Валькирия революции - страница 20
Ленин отчаянно критиковал Маслова за «ревизионизм», за «измену марксизму» — причиной тому была не столько его программа муниципализации земли, сколько воинственная принадлежность к меньшевизму, а если точнее, воинственная антипринадлежность к большевизму. Ни одну из ленинских позиций — ни концептуальных, ни прагматических (железная партийная дисциплина с безусловным подчинением меньшинства большинству, «рядовых» — партийному начальству) — он не принимал. Произведя на Александру «неизгладимое впечатление» (из того же письма Зое), Маслов автоматически делал ее убежденной меньшевичкой: увлекаясь сердцем, она «увлекалась» и головой, разделяя взгляды того, кто имел влияние на ее чувства. Если это не относилось к Дяденьке, то лишь потому, что у того вообще не было отчетливых политических идей: он был замечательным профессионалом, честным и благородным другом, а политики сторонился, даже бежал от нее.
Появление Маслова в мыслях любимой женщины (пока еще только в мыслях) он заметил сразу — и мудрено было бы не заметить, если имя его теперь не сходило с ее уст. Но и виду не подал: по-прежнему переписывал ночами каллиграфическим почерком ее сочинения — уже (еще!) не романы и повести, а грандиозные планы надеть на человечество хомут всеобщего счастья.
Вот что писала тогда Коллонтай в своей пропагандистской брошюре «Кто такие социал-демократы и чего они хотят?»: «…Всякий, кто будет трудиться, будет не только сыт, обут, но сможет пользоваться и всеми теми удобствами и радостями жизни, которые сейчас доступны лишь богачам. Само собой разумеется, что всякую работу постараются обставить как можно здоровее и лучше, а так как трудиться будут все, то на долю каждого придется вовсе не так много работы […] Не будет ни богатых, ни бедных […] значит — прекратится неравенство. Останется только неравенство ума или таланта […]

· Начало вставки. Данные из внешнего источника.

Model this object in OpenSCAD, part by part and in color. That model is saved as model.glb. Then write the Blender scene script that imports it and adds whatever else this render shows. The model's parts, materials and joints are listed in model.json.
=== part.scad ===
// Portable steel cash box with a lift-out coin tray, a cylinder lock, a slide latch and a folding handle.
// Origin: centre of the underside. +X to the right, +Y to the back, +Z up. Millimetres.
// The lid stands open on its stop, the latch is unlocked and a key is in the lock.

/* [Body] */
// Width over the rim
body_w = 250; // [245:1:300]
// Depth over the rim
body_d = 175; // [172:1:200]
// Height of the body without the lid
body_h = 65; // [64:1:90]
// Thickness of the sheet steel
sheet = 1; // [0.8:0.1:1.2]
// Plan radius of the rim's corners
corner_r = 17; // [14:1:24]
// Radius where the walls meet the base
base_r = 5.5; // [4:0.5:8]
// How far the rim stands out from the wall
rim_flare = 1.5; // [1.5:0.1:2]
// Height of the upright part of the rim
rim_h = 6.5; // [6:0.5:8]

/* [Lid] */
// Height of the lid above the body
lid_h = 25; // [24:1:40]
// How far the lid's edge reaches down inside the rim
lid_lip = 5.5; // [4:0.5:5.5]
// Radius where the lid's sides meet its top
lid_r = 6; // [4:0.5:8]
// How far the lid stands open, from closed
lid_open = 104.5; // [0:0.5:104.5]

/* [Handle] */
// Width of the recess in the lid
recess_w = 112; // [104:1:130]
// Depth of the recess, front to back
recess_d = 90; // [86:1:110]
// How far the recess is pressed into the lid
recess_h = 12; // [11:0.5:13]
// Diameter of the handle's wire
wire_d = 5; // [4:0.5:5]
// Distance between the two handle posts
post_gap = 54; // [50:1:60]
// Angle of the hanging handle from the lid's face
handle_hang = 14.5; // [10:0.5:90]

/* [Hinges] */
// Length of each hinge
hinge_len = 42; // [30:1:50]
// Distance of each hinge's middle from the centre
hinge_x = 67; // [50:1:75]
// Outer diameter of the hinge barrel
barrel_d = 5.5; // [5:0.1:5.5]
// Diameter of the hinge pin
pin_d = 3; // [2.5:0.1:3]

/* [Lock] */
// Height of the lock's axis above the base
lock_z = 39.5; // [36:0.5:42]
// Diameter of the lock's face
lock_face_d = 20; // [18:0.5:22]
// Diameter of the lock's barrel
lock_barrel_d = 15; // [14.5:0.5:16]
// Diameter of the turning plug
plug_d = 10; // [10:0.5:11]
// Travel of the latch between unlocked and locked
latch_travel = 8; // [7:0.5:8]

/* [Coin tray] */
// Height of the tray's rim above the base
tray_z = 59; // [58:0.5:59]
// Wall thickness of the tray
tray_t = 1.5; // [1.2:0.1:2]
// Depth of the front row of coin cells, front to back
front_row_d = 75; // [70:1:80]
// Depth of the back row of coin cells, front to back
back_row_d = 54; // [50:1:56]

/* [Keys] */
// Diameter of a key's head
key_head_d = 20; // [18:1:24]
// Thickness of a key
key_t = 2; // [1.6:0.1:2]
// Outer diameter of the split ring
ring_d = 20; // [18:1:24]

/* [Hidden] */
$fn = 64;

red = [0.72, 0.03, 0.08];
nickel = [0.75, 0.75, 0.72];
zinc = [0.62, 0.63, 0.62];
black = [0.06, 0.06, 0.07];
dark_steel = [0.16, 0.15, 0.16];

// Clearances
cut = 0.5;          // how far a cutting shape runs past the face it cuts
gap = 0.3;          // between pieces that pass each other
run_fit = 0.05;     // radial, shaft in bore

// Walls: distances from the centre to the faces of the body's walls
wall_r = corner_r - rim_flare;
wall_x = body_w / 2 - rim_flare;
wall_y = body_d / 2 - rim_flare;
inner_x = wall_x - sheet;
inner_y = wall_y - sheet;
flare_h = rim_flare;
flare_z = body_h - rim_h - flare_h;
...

Итак чтобы прекратились все современные несправедливости и бедствия, — предлагается: 1) заменить частную собственность собственностью общественной, или коммунистической, 2) ввести совместный обобществленный труд и 3) вместо производства для продажи изготовлять продукты для общественного и личного потребления».
Утопичность этого «проекта» разумным людям была очевидна еще и тогда, его унылость тем более. На «массу» подобный бред производил впечатление, но каково все это было не только читать, а и переписывать умнице Саткевичу с его ясной головой и математически точным умом?! Отдохновением было, когда Александра затевала разговор об искусстве, о литературе. Хотя ее вкусы и рассуждения были предельно утилитарны и до вульгарности социологизированы («искусство хорошо тогда, когда оно служит делу рабочего класса»), все же разговоры на эти темы казались музыкой по сравнению с монологами о грядущей победе «людей труда» над ненавистными эксплуататорами. Кстати, музыку Александра особенно не любила. Впоследствии так объясняла это в своих черновых заметках: «Музыка вызывала эмоции и мешала думать, а в те годы основное было думать, изучать. Для эмоций отведен был свой «ограниченный участок» — любовь к определенному человеку, роман со слезами и радостями, всевозможные оттенки переживаний». На этом «ограниченном участке» Дяденьке было тесно и неуютно, но он в самом деле любил и оттого терпеливо сносил любые «оттенки переживаний» женщины, которая менялась у него на глазах.
Легче было говорить о кубизме, внезапно ставшем увлечением Александры: сколь бы ни был он чужд консервативным вкусам полковника, но тут, по крайней мере, существовала возможность спора, тогда как о «деле» рассуждать не полагалось. Там Александра была права, потому что она была права всегда…
Ретроспективно оглядывая свой жизненный путь годы спустя, Коллонтай записала в дневнике: «Было хорошо в совместной жизни и дружбе с Дяденькой. Он меня берег и баловал. Но опять душно стало, опять ушла […]». Перед кем она лукавила, кого хотела обмануть в записях для себя самой, тем паче наедине с Вечностью, уже на самом последнем витке жизни? «Опять» ушла она не от «духоты» жизни с Дяденькой, — жизни, измотавшей его и не давшей, как видно, никакой радости ей, а оттого, что замаячила новая страсть. Только и был теперь свет в окне: Петенька Маслов! И он тоже — степенный, расчетливый, типично кабинетный ученый, чуждый бурных страстей и порывов, — решил, презрев условности, броситься в омут новой любви.